Data lines:
+ + + + + + +
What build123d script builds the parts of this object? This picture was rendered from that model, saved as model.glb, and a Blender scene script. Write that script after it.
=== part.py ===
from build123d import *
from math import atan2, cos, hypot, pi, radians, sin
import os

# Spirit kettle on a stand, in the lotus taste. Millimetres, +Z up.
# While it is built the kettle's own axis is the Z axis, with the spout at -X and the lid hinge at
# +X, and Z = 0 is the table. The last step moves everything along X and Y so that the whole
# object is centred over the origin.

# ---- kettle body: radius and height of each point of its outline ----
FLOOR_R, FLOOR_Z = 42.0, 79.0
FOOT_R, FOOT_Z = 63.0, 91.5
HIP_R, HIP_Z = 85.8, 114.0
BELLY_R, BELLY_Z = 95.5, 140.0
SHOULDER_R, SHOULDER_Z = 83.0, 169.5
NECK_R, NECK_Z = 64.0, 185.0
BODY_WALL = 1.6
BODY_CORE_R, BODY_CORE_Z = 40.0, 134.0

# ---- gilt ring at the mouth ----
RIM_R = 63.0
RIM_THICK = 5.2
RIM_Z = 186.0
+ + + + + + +
Required task: Extract the complete listing above, reproducing each line exactly.

Expected output:
What build123d script builds the parts of this object? This picture was rendered from that model, saved as model.glb, and a Blender scene script. Write that script after it.
=== part.py ===
from build123d import *
from math import atan2, cos, hypot, pi, radians, sin
import os

# Spirit kettle on a stand, in the lotus taste. Millimetres, +Z up.
# While it is built the kettle's own axis is the Z axis, with the spout at -X and the lid hinge at
# +X, and Z = 0 is the table. The last step moves everything along X and Y so that the whole
# object is centred over the origin.

# ---- kettle body: radius and height of each point of its outline ----
FLOOR_R, FLOOR_Z = 42.0, 79.0
FOOT_R, FOOT_Z = 63.0, 91.5
HIP_R, HIP_Z = 85.8, 114.0
BELLY_R, BELLY_Z = 95.5, 140.0
SHOULDER_R, SHOULDER_Z = 83.0, 169.5
NECK_R, NECK_Z = 64.0, 185.0
BODY_WALL = 1.6
BODY_CORE_R, BODY_CORE_Z = 40.0, 134.0

# ---- gilt ring at the mouth ----
RIM_R = 63.0
RIM_THICK = 5.2
RIM_Z = 186.0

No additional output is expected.